▶ WHAT TO PRODUCE:
Reproduce each line exactly. Skip none.

▶ RECORDED INFORMATION:
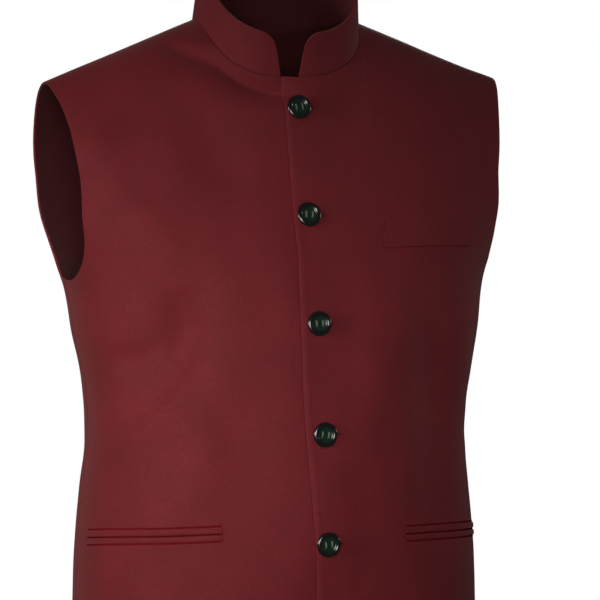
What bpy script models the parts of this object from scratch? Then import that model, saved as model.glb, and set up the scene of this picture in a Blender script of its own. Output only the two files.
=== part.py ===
"""Nehru jacket, buttoned up and in its worn form, as its maker cuts it: two fronts, a back,
a stand collar, a breast welt, two jetted pockets and five buttons.

Run it with: blender --background --python part.py

Metres. +X is the wearer's left, the front faces -Y and +Z is up. The origin is midway between
the shoulders, at the height of the middle of the shoulder seams, where the wearer holds it up.

The cloth lies on one smooth figure. A place on the figure is an angle round it (0 at the
wearer's left side, 90 degrees at the centre, 180 at the right side) and a drop, the distance
down the cloth from the shoulder line. Each panel is laid out in angle and drop between its
four cut edges, and then gets its wall.
"""

import math
from typing import NamedTuple

import bpy
import numpy as np

COLLECTION = "nehru_jacket"

FRONT = -1
BACK = 1

# Cloth and making
WALL = 0.0024
COLLAR_WALL = 0.0030
SEAM_GAP = 0.0003
LAYER_GAP = 0.0006

# Shoulders and neck
SHOULDER_HALF = 0.229
NECK_HALF = 0.080
NECK_SIDE_Z = 0.0285
SHOULDER_SLOPE = math.tan(math.radians(21.7))
RIDGE_SOFTNESS = 0.012
FRONT_ROUND = 0.085
NAPE_ROUND = 0.045
BACK_ROUND = 0.060
FRONT_NECK_DEPTH = 0.133
BACK_NECK_DEPTH = 0.060
NECK_FLATNESS = {FRONT: 1.5, BACK: 1.6}
NECK_SQUARENESS = {FRONT: 2.8, BACK: 1.6}

# Armholes
TIP_ANGLE = math.radians(30.0)
ARMHOLE_ANGLE = {FRONT: math.radians(35.5), BACK: math.radians(27.0)}
ARMHOLE_TURN_Z = -0.115
ARMHOLE_BOTTOM_Z = -0.219
ARMHOLE_SQUARENESS = 2.05

# Length and front
HEM_Z = -0.634
OVERLAP = 0.016
HEM_CORNER = 0.030
LAYER_BLEND = 0.030
UNDER_SINK = 0.0008
OVER_RISE = WALL + LAYER_GAP - UNDER_SINK

# Buttons
FIRST_BUTTON = 0.031
BUTTON_PITCH = 0.104
BUTTON_X = (-0.001, 0.0005, 0.004, 0.004, -0.002)
BUTTON_RADIUS = 0.0118
# A button's half section from the middle of its face out over the rim and back to its shank, as
# (radius, height over the cloth).
BUTTON_PROFILE = (
    (0.0000, 0.0034),
    (0.0070, 0.0034),
    (0.0092, 0.0048),
    (BUTTON_RADIUS, 0.0036),
    (0.0108, 0.0018),
    (0.0026, 0.0015),
    (0.0026, 0.0000),
    (0.0000, 0.0000),
)

# Collar
COLLAR_HEIGHT = 0.040
COLLAR_FLARE = 0.20
COLLAR_CORNER = 0.014
COLLAR_LEAN = math.radians(12.0)
COLLAR_TAPER = math.tan(math.radians(5.0))
COLLAR_RIGHT_END = -0.014
COLLAR_LEFT_END = 0.004

# Pockets
JET_WIDTH = 0.0062
JET_MOUTH = 0.0010
JET_THICK = 0.0010
JET_LENGTH = 0.150
JET_DROOP = 0.0060
WELT_INNER = 0.0765
WELT_LENGTH = 0.104
WELT_Z = -0.1775
WELT_RISE = 0.001
WELT_HEIGHT = 0.024
WELT_THICK = 0.0012

# Mesh steps
NECK_COLUMNS = {FRONT: 10, BACK: 8}
SHOULDER_COLUMNS = 10
ARMHOLE_ROWS = 16
CROWDING = 1.35
SIDE_ROWS = 18
JET_STEPS = 14
WELT_STEPS = (10, 2)
BUTTON_STEPS = 20


class Pocket(NamedTuple):
    """One lower pocket: its hand, its mouth's height, its inner end and its rise to the outer end."""

    hand: str
    z: float
    inner_x: float
    rise: float


POCKETS = (
    Pocket("right", -0.4545, -0.091, -0.0035),
    Pocket("left", -0.4650, 0.093, -0.0055),
)


class Section(NamedTuple):
    """One level section of the figure.

    half_width, front and back are its reach to the side, forward and backward. sway is how far
    the wearer's stance moves it to the left, and centre is where the front's centre line hangs.
    """

    z: float
    half_width: float
    front: float
    back: float
    sway: float
    centre: float


SECTIONS = (
    #       z       half    front   back    sway    centre
    Section(-0.680, 0.203, 0.122, 0.116, -0.004, 0.010),
    Section(-0.634, 0.202, 0.124, 0.113, -0.004, 0.010),
    Section(-0.560, 0.200, 0.127, 0.109, -0.004, 0.009),
    Section(-0.479, 0.197, 0.129, 0.102, -0.004, 0.007),
    Section(-0.420, 0.192, 0.128, 0.094, -0.004, 0.003),
    Section(-0.375, 0.187, 0.127, 0.089, -0.003, 0.000),
    Section(-0.325, 0.191, 0.124, 0.091, -0.001, -0.002),
    Section(-0.272, 0.201, 0.120, 0.097, 0.000, -0.002),
    Section(-0.219, 0.210, 0.113, 0.104, 0.000, -0.001),
    Section(-0.201, 0.217, 0.109, 0.105, 0.000, 0.000),
    Section(-0.183, 0.226, 0.105, 0.106, 0.000, 0.000),
    Section(-0.159, 0.238, 0.098, 0.106, 0.000, 0.000),
    Section(-0.112, 0.247, 0.086, 0.101, 0.000, 0.000),
    Section(-0.058, 0.252, 0.072, 0.090, 0.000, 0.000),
    Section(-0.026, 0.256, 0.065, 0.082, 0.000, 0.000),
    Section(0.011, 0.258, 0.060, 0.074, 0.000, 0.000),
    Section(0.061, 0.258, 0.056, 0.067, 0.000, 0.000),
)
SQUARENESS = 2.5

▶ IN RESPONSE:
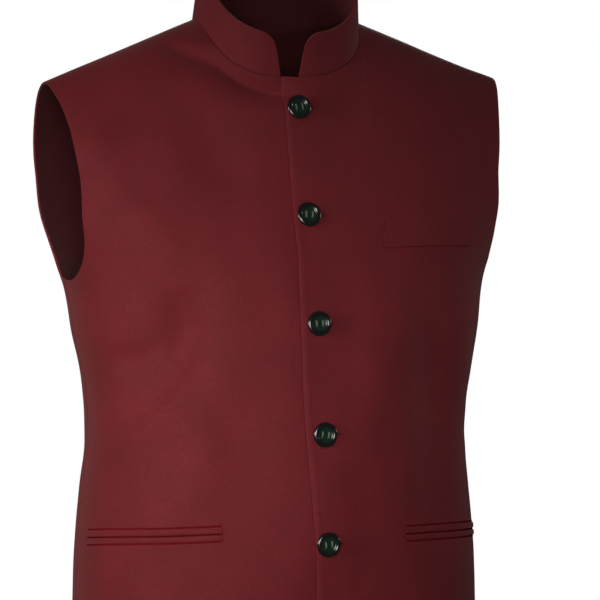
What bpy script models the parts of this object from scratch? Then import that model, saved as model.glb, and set up the scene of this picture in a Blender script of its own. Output only the two files.
=== part.py ===
"""Nehru jacket, buttoned up and in its worn form, as its maker cuts it: two fronts, a back,
a stand collar, a breast welt, two jetted pockets and five buttons.

Run it with: blender --background --python part.py

Metres. +X is the wearer's left, the front faces -Y and +Z is up. The origin is midway between
the shoulders, at the height of the middle of the shoulder seams, where the wearer holds it up.

The cloth lies on one smooth figure. A place on the figure is an angle round it (0 at the
wearer's left side, 90 degrees at the centre, 180 at the right side) and a drop, the distance
down the cloth from the shoulder line. Each panel is laid out in angle and drop between its
four cut edges, and then gets its wall.
"""

import math
from typing import NamedTuple

import bpy
import numpy as np

COLLECTION = "nehru_jacket"

FRONT = -1
BACK = 1

# Cloth and making
WALL = 0.0024
COLLAR_WALL = 0.0030
SEAM_GAP = 0.0003
LAYER_GAP = 0.0006

# Shoulders and neck
SHOULDER_HALF = 0.229
NECK_HALF = 0.080
NECK_SIDE_Z = 0.0285
SHOULDER_SLOPE = math.tan(math.radians(21.7))
RIDGE_SOFTNESS = 0.012
FRONT_ROUND = 0.085
NAPE_ROUND = 0.045
BACK_ROUND = 0.060
FRONT_NECK_DEPTH = 0.133
BACK_NECK_DEPTH = 0.060
NECK_FLATNESS = {FRONT: 1.5, BACK: 1.6}
NECK_SQUARENESS = {FRONT: 2.8, BACK: 1.6}

# Armholes
TIP_ANGLE = math.radians(30.0)
ARMHOLE_ANGLE = {FRONT: math.radians(35.5), BACK: math.radians(27.0)}
ARMHOLE_TURN_Z = -0.115
ARMHOLE_BOTTOM_Z = -0.219
ARMHOLE_SQUARENESS = 2.05

# Length and front
HEM_Z = -0.634
OVERLAP = 0.016
HEM_CORNER = 0.030
LAYER_BLEND = 0.030
UNDER_SINK = 0.0008
OVER_RISE = WALL + LAYER_GAP - UNDER_SINK

# Buttons
FIRST_BUTTON = 0.031
BUTTON_PITCH = 0.104
BUTTON_X = (-0.001, 0.0005, 0.004, 0.004, -0.002)
BUTTON_RADIUS = 0.0118
# A button's half section from the middle of its face out over the rim and back to its shank, as
# (radius, height over the cloth).
BUTTON_PROFILE = (
    (0.0000, 0.0034),
    (0.0070, 0.0034),
    (0.0092, 0.0048),
    (BUTTON_RADIUS, 0.0036),
    (0.0108, 0.0018),
    (0.0026, 0.0015),
    (0.0026, 0.0000),
    (0.0000, 0.0000),
)

# Collar
COLLAR_HEIGHT = 0.040
COLLAR_FLARE = 0.20
COLLAR_CORNER = 0.014
COLLAR_LEAN = math.radians(12.0)
COLLAR_TAPER = math.tan(math.radians(5.0))
COLLAR_RIGHT_END = -0.014
COLLAR_LEFT_END = 0.004

# Pockets
JET_WIDTH = 0.0062
JET_MOUTH = 0.0010
JET_THICK = 0.0010
JET_LENGTH = 0.150
JET_DROOP = 0.0060
WELT_INNER = 0.0765
WELT_LENGTH = 0.104
WELT_Z = -0.1775
WELT_RISE = 0.001
WELT_HEIGHT = 0.024
WELT_THICK = 0.0012

# Mesh steps
NECK_COLUMNS = {FRONT: 10, BACK: 8}
SHOULDER_COLUMNS = 10
ARMHOLE_ROWS = 16
CROWDING = 1.35
SIDE_ROWS = 18
JET_STEPS = 14
WELT_STEPS = (10, 2)
BUTTON_STEPS = 20


class Pocket(NamedTuple):
    """One lower pocket: its hand, its mouth's height, its inner end and its rise to the outer end."""

    hand: str
    z: float
    inner_x: float
    rise: float


POCKETS = (
    Pocket("right", -0.4545, -0.091, -0.0035),
    Pocket("left", -0.4650, 0.093, -0.0055),
)


class Section(NamedTuple):
    """One level section of the figure.

    half_width, front and back are its reach to the side, forward and backward. sway is how far
    the wearer's stance moves it to the left, and centre is where the front's centre line hangs.
    """

    z: float
    half_width: float
    front: float
    back: float
    sway: float
    centre: float


SECTIONS = (
    #       z       half    front   back    sway    centre
    Section(-0.680, 0.203, 0.122, 0.116, -0.004, 0.010),
    Section(-0.634, 0.202, 0.124, 0.113, -0.004, 0.010),
    Section(-0.560, 0.200, 0.127, 0.109, -0.004, 0.009),
    Section(-0.479, 0.197, 0.129, 0.102, -0.004, 0.007),
    Section(-0.420, 0.192, 0.128, 0.094, -0.004, 0.003),
    Section(-0.375, 0.187, 0.127, 0.089, -0.003, 0.000),
    Section(-0.325, 0.191, 0.124, 0.091, -0.001, -0.002),
    Section(-0.272, 0.201, 0.120, 0.097, 0.000, -0.002),
    Section(-0.219, 0.210, 0.113, 0.104, 0.000, -0.001),
    Section(-0.201, 0.217, 0.109, 0.105, 0.000, 0.000),
    Section(-0.183, 0.226, 0.105, 0.106, 0.000, 0.000),
    Section(-0.159, 0.238, 0.098, 0.106, 0.000, 0.000),
    Section(-0.112, 0.247, 0.086, 0.101, 0.000, 0.000),
    Section(-0.058, 0.252, 0.072, 0.090, 0.000, 0.000),
    Section(-0.026, 0.256, 0.065, 0.082, 0.000, 0.000),
    Section(0.011, 0.258, 0.060, 0.074, 0.000, 0.000),
    Section(0.061, 0.258, 0.056, 0.067, 0.000, 0.000),
)
SQUARENESS = 2.5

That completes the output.